SARB’s Financial Surveillance department (FinSurv) flagged this as suspicious. It looked like a textbook case of capital flight — just done in crypto.

But when the matter landed in court, the judges saw things differently. They ruled that cryptocurrencies, at least in their current legal definition, don’t fall under South Africa’s exchange control regulations. In simple terms: moving money out of the country using crypto wasn’t technically breaking the law.

SARB Says: Not So Fast

That interpretation didn’t sit well with the Reserve Bank. On Monday, SARB filed a formal appeal, arguing that the High Court had made several errors in its judgment.

In their view, the ruling misclassified crypto. SARB maintains that digital currencies should fall under the definition of capital, money, and foreign currency in the context of exchange controls. And they believe the court overlooked key aspects of Regulation 22C, which allows the Reserve Bank to step in when it suspects rules are being broken.

SARB’s legal team is pushing to have the court decision reversed, saying that allowing cryptocurrencies to exist outside of exchange controls creates a glaring vulnerability in South Africa’s financial system.

What This Means for the Future of Crypto in SA

Financial experts aren’t surprised by the Reserve Bank’s fast response. Harry Scherzer, CEO of Future Forex, put it bluntly: “It was clear SARB made a mistake. This loophole basically made all of exchange control law pointless. People could just convert their rands to crypto and send it offshore. No monitoring. No oversight.”

The real surprise, Scherzer adds, is how quickly SARB reacted. In a world where government responses to tech innovation are often slow and reactive, this lightning-speed appeal is notable. “It’s a good thing,” he says. “If SA wants comprehensive exchange controls, crypto can’t be the backdoor.”

What’s Next: Tighter Rules Incoming?

This case is more than just a legal scuffle over a bankrupt company’s crypto transfers. It’s a sign of what’s to come. SARB’s appeal is already hinting at regulatory reform — one that could soon expand definitions in the law to include cryptocurrencies explicitly.

That means South Africans using digital assets might soon see new restrictions on how and where they can move their money.
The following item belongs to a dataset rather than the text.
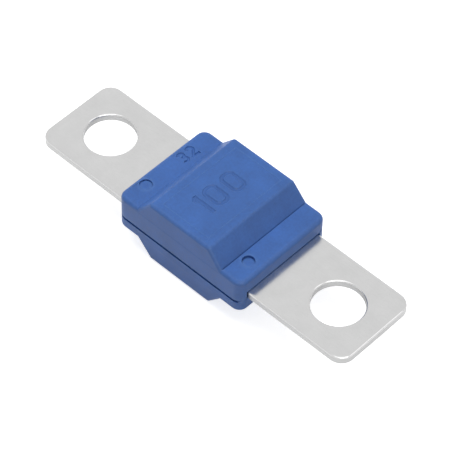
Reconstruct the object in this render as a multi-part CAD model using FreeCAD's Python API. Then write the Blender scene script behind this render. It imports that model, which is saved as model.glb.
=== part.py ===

While crypto enthusiasts may see this as a step backward, policymakers argue it’s about keeping the system fair, transparent, and secure.

The Wild West May Be Closing

For a brief moment, it seemed like crypto had created a legal escape hatch from South Africa’s strict financial controls. But that moment is over.

With SARB’s appeal, the country is sending a clear message: just because something is new doesn’t mean it’s outside the law. Regulation is catching up with innovation — and if you’re trading or moving money in crypto, you’d better be paying attention.